Other parameters are available for more advanced use cases; consult the documentation for QuantizerConfig for more details.
Rounding modes¶
| Round Mode | Name / Meaning | Behavior | Bias Characteristics | Example (value = 3.5) | Typical Use |
|---|---|---|---|---|---|
| RND | Round to Nearest | Rounds to the nearest representable value. If exactly halfway, rounds away from zero. | Slight bias away from zero | 4 | General-purpose fixed-point arithmetic when moderate accuracy is required and hardware cost must remain small. |
| RND_CONV | Convergent Rounding (Banker’s rounding) | Rounds to nearest value; ties (exact .5) are rounded to the nearest even number. | Minimizes statistical bias over time | 4 (since 4 is even) | DSP pipelines, long accumulations, filters, and ML inference where avoiding rounding bias across many operations is important. |
| TRN | Truncate | Simply discards the fractional bits (rounds toward zero). | Biased toward zero | 3 | Lowest-cost hardware implementations, early pipeline stages, or when quantization noise is acceptable. |
| S_RND | Symmetric Round to Nearest | Rounds to the nearest value with symmetric behavior for positive and negative numbers; halfway cases round away from zero symmetrically. | Balanced for ± values but still biased | 4 | Signed signal processing where positive and negative values should behave symmetrically (e.g., audio or baseband DSP). |
| S_RND_CONV | Symmetric Convergent Rounding | Symmetric rounding with tie-to-even behavior (banker’s rounding applied symmetrically). | Minimal bias across positive/negative | 4 | High-precision DSP chains or ML accelerators where both symmetry and minimal long-term bias are desired. |
In terms of hardware cost, the rounding modes are ordered from lowest to highest cost as follows: TRN < RND < S_RND < RND_CONV < S_RND_CONV. The choice of rounding mode can impact both the accuracy and hardware efficiency of the quantized model, so it should be selected based on the specific requirements of the application.
Overflow modes¶
| Overflow Mode | Name / Meaning | Behavior | Numerical Effect / Bias | Example (range [-8, 7], value = 9) | Typical Use |
|---|---|---|---|---|---|
| WRAP | Wrap-around (Modulo Overflow) | When the value exceeds the representable range, it wraps around using modulo arithmetic (two’s complement behavior). | No clipping; produces periodic overflow artifacts. | 9 → -7 | Hardware-efficient arithmetic such as address counters, phase accumulators, FFT pipelines, or intermediate DSP stages where modulo arithmetic is acceptable. |
| SAT | Saturation | Values exceeding the representable range are clipped to the maximum or minimum representable value. | Prevents overflow but introduces clipping distortion. | 9 → 7 | Common in DSP and ML inference where overflow must be prevented (e.g., accumulators, activations, image/audio processing). |
| SAT_SYM | Symmetric Saturation | Similar to saturation, but ensures the representable range is symmetric around zero (e.g., [-7, 7] instead of [-8, 7]). | Removes asymmetry around zero, reducing bias in signed computations. | 9 → 7 | Signed DSP algorithms, neural networks, or signal processing where symmetric behavior around zero is important. |
In terms of hardware cost, the overflow modes are ordered from lowest to highest cost as follows: WRAP < SAT < SAT_SYM.
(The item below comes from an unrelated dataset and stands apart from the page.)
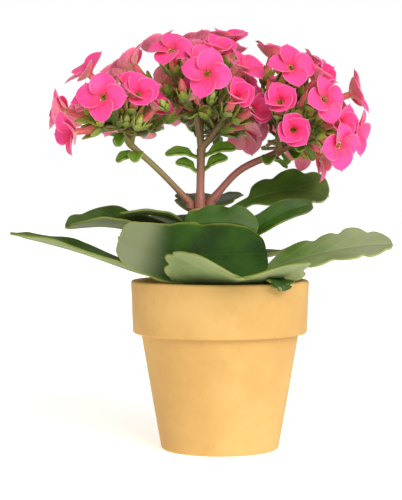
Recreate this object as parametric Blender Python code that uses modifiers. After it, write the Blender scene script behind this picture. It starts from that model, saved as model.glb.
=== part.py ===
"""A kalanchoe in bloom in a small tapered pot.

Metres, +Z up. The origin is the centre of the pot's underside, +X is the side of the long
right-hand leaf, and the plant's front faces -Y.

The pot and the soil are turned shapes. The main stem carries thick stalked leaves and ends in
a crown, from which three peduncles rise. Each peduncle forks into clusters, and each thin stalk
of a cluster meets the pedicel of one flower. Every leaf, bract and flower is its own solid, kept
JOINT_GAP away from what it grows on.
"""

import math

import bmesh
import bpy
from mathutils import Matrix, Vector

MM = 0.001

# Pot.
POT_HEIGHT = 0.057
RIM_RADIUS = 0.030
RIM_HEIGHT = 0.0178
RIM_TAPER = 0.0006
RIM_STEP = 0.0029
BASE_RADIUS = 0.0200
BASE_ROUNDING = 0.0012
RIM_ROUNDING = 0.0007
WALL = 0.0026
FLOOR_THICKNESS = 0.0030
DRAIN_COUNT = 4
DRAIN_RADIUS = 0.0018
DRAIN_RING_RADIUS = 0.0115
POT_STEPS = 32

# Soil.
SOIL_BELOW_RIM = 0.0095
SOCKET_DEPTH = 0.0080
SOIL_STEPS = 24

# Clearances: between pieces that touch, and of a leaf's flat foot from the round stem.
JOINT_GAP = 0.0003
FOOT_GAP = 0.0008

# Main stem.
STEM_RADIUS = 0.0034
CROWN_ABOVE_RIM = 0.0245
CROWN_LEAN = -0.0067
CROWN_RADIUS = 0.0046
CROWN_THICKNESS = 0.0040

# Peduncles and their forks.
PEDUNCLE_RADII = {"left": 0.0012, "centre": 0.0016, "right": 0.0014}
PEDUNCLE_SPACING = 0.0034
FORK_RADIUS = 0.0010
STALK_RADIUS = 0.0007
FORK_PULL = 0.42
STALK_LEAD = 0.0022

# Flowers.
FLOWER_WIDTH = 0.0170
PETAL_THICKNESS = 0.0007
PETAL_NOTCH_RADIUS = 0.0026
PETAL_BLUNTNESS = 0.35
PETAL_POINTS = 16
TUBE_RADIUS = 0.0015
TUBE_LENGTH = 0.0090
CALYX_RADIUS = 0.0021
CALYX_LENGTH = 0.0045
PEDICEL_RADIUS = 0.0007
PEDICEL_LENGTH = 0.0045
FLOWER_SPACING = 0.94
SETTLE_ROUNDS = 80
BLOOM_ABOVE_CROWN = 0.0185
BLOOM_OFFSET_X = 0.0017

# Leaves and bracts.
LEAF_THICKNESS = 0.0012
LEAF_STALK_HALF_WIDTH = 0.0019
LEAF_TIP_HALF_WIDTH = 0.0011
LEAF_ROWS = 9
TIP_CROWDING = 1.35
BLADE_SKEW = 1.0
BLADE_BLUNTNESS = 0.5
LEAF_COLUMNS = 4
BRACT_THICKNESS = 0.0008
BRACT_WIDTH = 0.0062
BRACT_STALK_HALF_WIDTH = 0.0009
BRACT_ROWS = 5
BRACT_COLUMNS = 2

# Each leaf: how far up the stem's free length its foot stands, and the way it leaves the stem
# (degrees), then the points of its midrib (mm, their heights counted from the foot), its width,
# the share of its length that is stalk, its roll at foot and tip, and the upward fold of its
# halves (degrees).
LEAVES = {
    "leaf_long_left": (0.162, 205,
        ((-15, -8, 4.5), (-28, -12, 8.2), (-45, -14, 14.3), (-58, -14, 18), (-69, -14, 20.6)),
        17, 0.28, 12, 12, 12),
    "leaf_upper_left": (0.515, 180,
        ((-15, -1, 4), (-25, -1, 8.2), (-38, -3, 10.8), (-52, -5, 10.2)),
        19, 0.25, 14, 12, 12),
    "leaf_crown_left": (0.809, 185,
        ((-16, -1, 3.4), (-24, -3, 5), (-33.5, -6, 5)),
        13, 0.25, -6, -6, 6),
    "leaf_front": (0.279, -70,
        ((6, -10, 7), (14, -12.5, 11.5), (5, -16.5, 13.2), (-13, -18, 11.4), (-33, -18.5, 9.6)),
        21, 0.36, 66, 74, 4),
    "leaf_front_folded": (0.103, -98,
        ((1, -11, 1.5), (4, -20.5, 5.4), (6, -30, 8.6), (7, -42, 9.4)),
        46, 0.50, 0, 0, 18),
    "leaf_right": (0.221, -8,
        ((12, -3, 4), (24, -5, 9), (36, -7, 12.2), (48, -7, 14.2), (57.5, -7, 14.6)),
        20, 0.25, -30, -26, 4),
    "leaf_upper_right": (0.809, 15,
        ((6, 5, 6.5), (16, 8, 11), (27, 8, 13), (37, 6, 11.4)),
        17, 0.34, -20, -16, 6),
    "leaf_folded_right": (0.632, -8,
        ((6, -3, 2), (13, -4, 6.5), (22, -4, 11.2), (31, -3, 13.4)),
        7, 0.20, -66, -66, 0),
    "leaf_back": (0.809, 95,
        ((-7, 12, 5), (-4, 22, 8), (-1, 34, 10.5)),
        25, 0.30, 0, 0, 8),
    "leaf_crown_front": (0.721, -100,
        ((-7, -9.5, 2.5), (-1, -9.2, 5.6), (9, -9.6, 3.6)),
        15, 0.27, -50, -60, 4),
    "leaf_back_left": (0.632, 130,
        ((-13, 10, 5.5), (-19, 20, 8), (-26, 31, 9)),
        18, 0.30, 0, 0, 6),
    "leaf_back_right": (0.338, 40,
        ((10, 9, 5.5), (20, 19, 9), (31, 31, 10)),
        20, 0.30, 8, 8, 6),
    "leaf_back_low": (0.162, 110,
        ((-8, 14, 5), (-14, 26, 8.6), (-20, 40, 13), (-24, 50, 15)),
        24, 0.30, 0, 0, 10),
}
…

WRAP is the simplest overflow mode and is implemented by simply dropping the most significant bits (MSBs) that exceed the target width. This corresponds to natural two’s-complement wrap-around behavior and is essentially free in hardware because it requires no additional logic such as comparators.
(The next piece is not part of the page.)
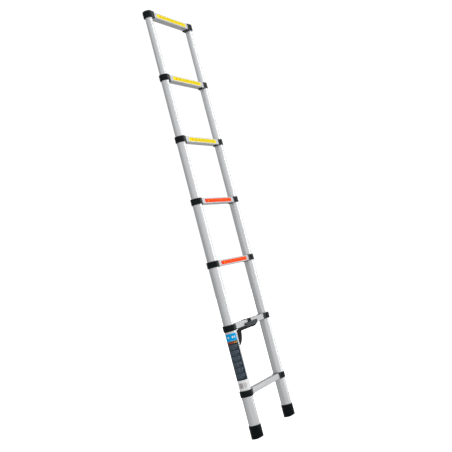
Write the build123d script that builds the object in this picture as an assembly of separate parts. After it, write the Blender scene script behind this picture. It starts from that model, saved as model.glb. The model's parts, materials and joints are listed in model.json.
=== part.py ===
from build123d import *

import os

# Telescoping ladder, extended. Z is up along the stiles, X runs along the rungs, the front is -Y.
# The origin is on the floor, midway between the two feet.

os.makedirs("parts", exist_ok=True)

# ---- driving dimensions, millimetres ----
STILE_SPACING = 410.0
SECTIONS = 6
RUNGS = SECTIONS + 1

LOWEST_TUBE_OD = 52.0
TUBE_OD_STEP = 3.8
TUBE_WALL = 1.4
TUBE_OVERLAP = 60.0

FIRST_RUNG_Z = 203.5
SECOND_RUNG_Z = 502.5
RUNG_PITCH = 295.0
TOP_RUNG_Z = 1987.0

COLLAR_HEIGHT = 29.0
COLLAR_ROUND = 2.0
COLLAR_LIP = 3.0
COLLAR_HALF_DEPTH = 18.5
COLLAR_TANGENT = 0.93
COLLAR_FACE = 2.0
COLLAR_EDGE = 0.6
COLLAR_RADIUS = [29.7, 29.7, 27.9, 26.0, 24.3, 22.2]
# distance from the stile axis to the face that the rung leaves, one for each rung
COLLAR_REACH = [37.0, 37.0, 30.0, 27.0, 26.5, 26.0, 32.0]

CAP_HEIGHT = 33.0
CAP_RADIUS = 22.4
CAP_ROUND = 6.0
CAP_ROOF = 5.0

RUNG_DEPTH = 34.0
RUNG_HEIGHT = 27.0
RUNG_WALL = 1.8
RUNG_ROUND = 3.0
RUNG_RISE = 0.2
SOCKET_DEPTH = 3.5
TREAD_GROOVES = 9
TREAD_GROOVE_WIDTH = 1.4
TREAD_GROOVE_DEPTH = 0.7
TREAD_GROOVE_PITCH = 3.0

PIN_RADIUS = 4.0
PIN_HEAD_RADIUS = 6.4
PIN_HEAD_LENGTH = 10.0
PIN_TRAVEL = 3.5
PIN_STANDOFF = 0.3
PIN_NOSE_CHAMFER = 0.8
TUBE_HOLE_RADIUS = 4.6

BUTTON_LENGTH = 16.0
BUTTON_WIDTH = 18.0
BUTTON_THICKNESS = 2.1
BUTTON_GAP = 0.2
BUTTON_ROUND = 2.5
GRIP_RIBS = 4
GRIP_PITCH = 3.2
GRIP_WIDTH = 1.2
GRIP_DEPTH = 0.8
STEM_LENGTH = 6.0
STEM_WIDTH = 5.0
STEM_DEPTH = 2.5

SPRING_LENGTH = 15.2
SPRING_RADIUS = 4.8
SPRING_WIRE = 0.5
SPRING_TURNS = 6

FOOT_HEIGHT = 60.0
FOOT_RADIUS = 28.5
FOOT_FLOOR = 8.0
FOOT_CORE = 22.0
FOOT_SOLE_ROUND = 2.5
FOOT_RIM_ROUND = 1.2
SOLE_BEVEL_START = 8.0
SOLE_BEVEL_DEGREES = 15.0
SOLE_GROOVE_WIDTH = 3.0
SOLE_GROOVE_DEPTH = 2.0
SOLE_GROOVE_PITCH = 10.0
SOLE_GROOVES = 5

PLUG_FLANGE = 5.0
PLUG_SLEEVE = 15.0
PLUG_WALL = 3.0
PLUG_LEAD = 1.0

STRAP_WIDTH = 38.0
STRAP_THICKNESS = 2.0
STRAP_CENTRE_X = -10.0
STRAP_GAP = 0.3
LAP_THICKNESS = 3.0
# outline of the strap's lapped end and tail, across and up
LAP_OUTLINE = [
    (-67, 501), (70, 501), (72, 490), (66, 481), (36, 475), (-60, 476), (-132, 474), (-147, 452),
    (-160, 430), (-174, 419), (-183, 416), (-187, 425), (-186, 460), (-180, 485), (-100, 489),
]

FIT = 0.05
GLIDE = 0.08
SLIP = 0.1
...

SAT requires detecting when a value exceeds the representable range. This typically involves comparators against the minimum and maximum limits and a multiplexer that selects either the computed value or the clipped boundary value, introducing some additional logic cost.
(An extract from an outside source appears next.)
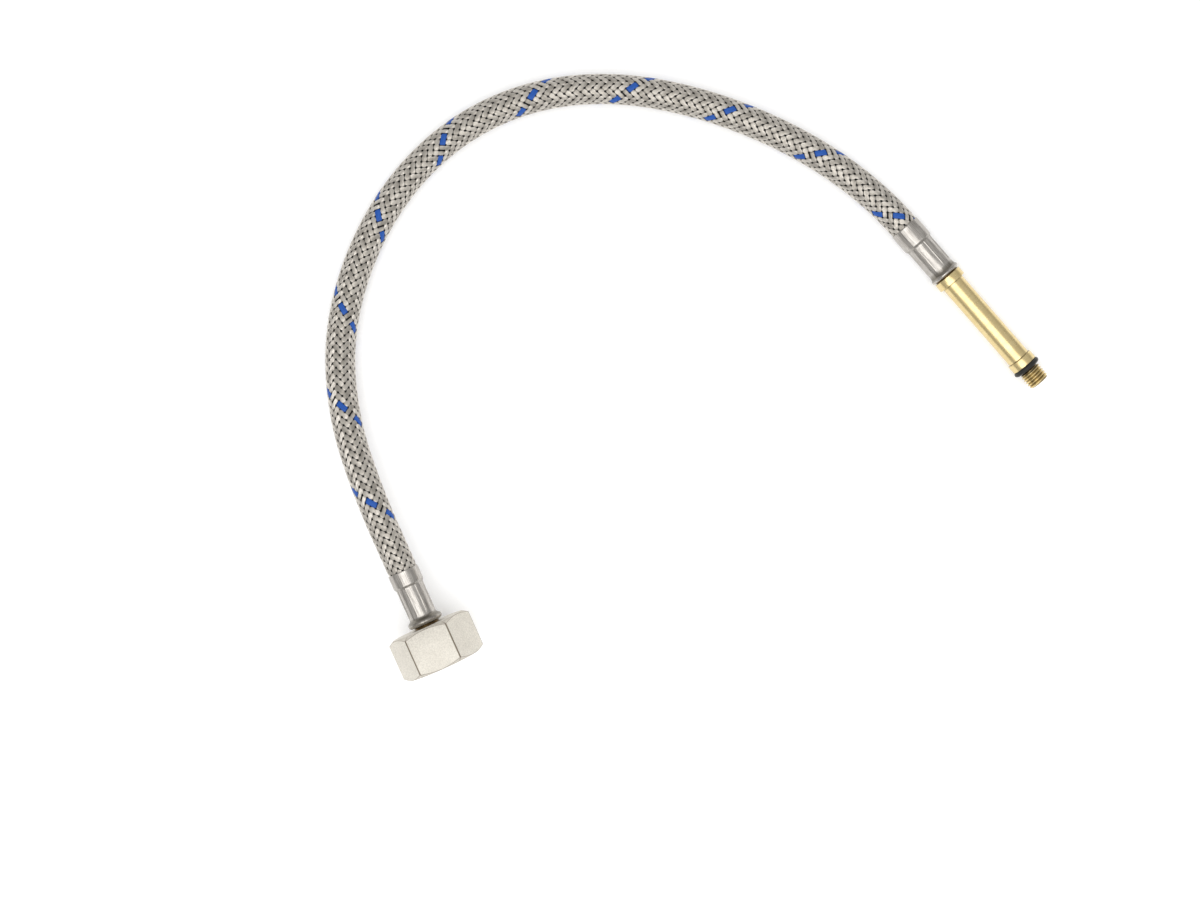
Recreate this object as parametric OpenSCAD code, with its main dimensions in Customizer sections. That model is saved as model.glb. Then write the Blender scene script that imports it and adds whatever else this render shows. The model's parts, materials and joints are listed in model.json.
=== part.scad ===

SAT_SYM behaves similarly to SAT but enforces a symmetric representable range around zero. Implementing this often requires extra logic to adjust the negative bound and ensure symmetry, which can slightly increase the hardware complexity and extend the critical path compared to standard saturation.
Training strategy¶
When using a custom training loop, the only required modification is to include the bitwidth optimization loss term in the total loss. In the train_step function, after computing the standard loss, add the term that HGQ adds to its layers computation, as in the example below (using the TensorFlow backend):
def train_step(self, data):
...
with tf.GradientTape() as tape:
# usual loss (in this case MSE)
y_pred = self(x, training=True)
loss = ops.mean(ops.square(y_true - y_pred))
# add loss given by quantization (EBOPs), computed by the layers and stored in self.losses
loss += sum(self.losses)
# usual optimization step
grads = tape.gradient(loss, self.trainable_weights)
self.optimizer.apply_gradients(zip(grads, self.trainable_weights))
...
To set up the training loop, a set of callbacks is provided in hgq.utils.sugar that take care of various aspects:
BetaScheduler, used withPieceWiseSchedule, to schedule the \(\beta\) parameter during training. For instance, the following code sets \(\beta\) to 0 for the first 10 epochs, then grows linearly for the next 20 epochs until it reaches 1.0e-6, then decays exponentially to 1.0e-9 over the next 30 epochs, and finally remains constant for the rest of training:
from hgq.callbacks import BetaScheduler, PieceWiseSchedule
beta_schedule = PieceWiseSchedule([
[0, 0.0, "constant"],
[10, 0.0, "constant"],
[30, 1.0e-6, "linear"],
[60, 1.0e-9, "log"],
])
beta_scheduler = BetaScheduler(beta_schedule)
- The
FreeEBOPscallback tracks the EBOPs during training, displays them in the progress bar, and saves its history in the logs. - The
ParetoFrontcallback tracks the Pareto front of the models in terms of the target metric (e.g. accuracy) and EBOPs, and saves the best models on the front during training. This is useful for exploring the trade-off between accuracy and EBOPs after training. See its documentation for more details on how to use it and the available options.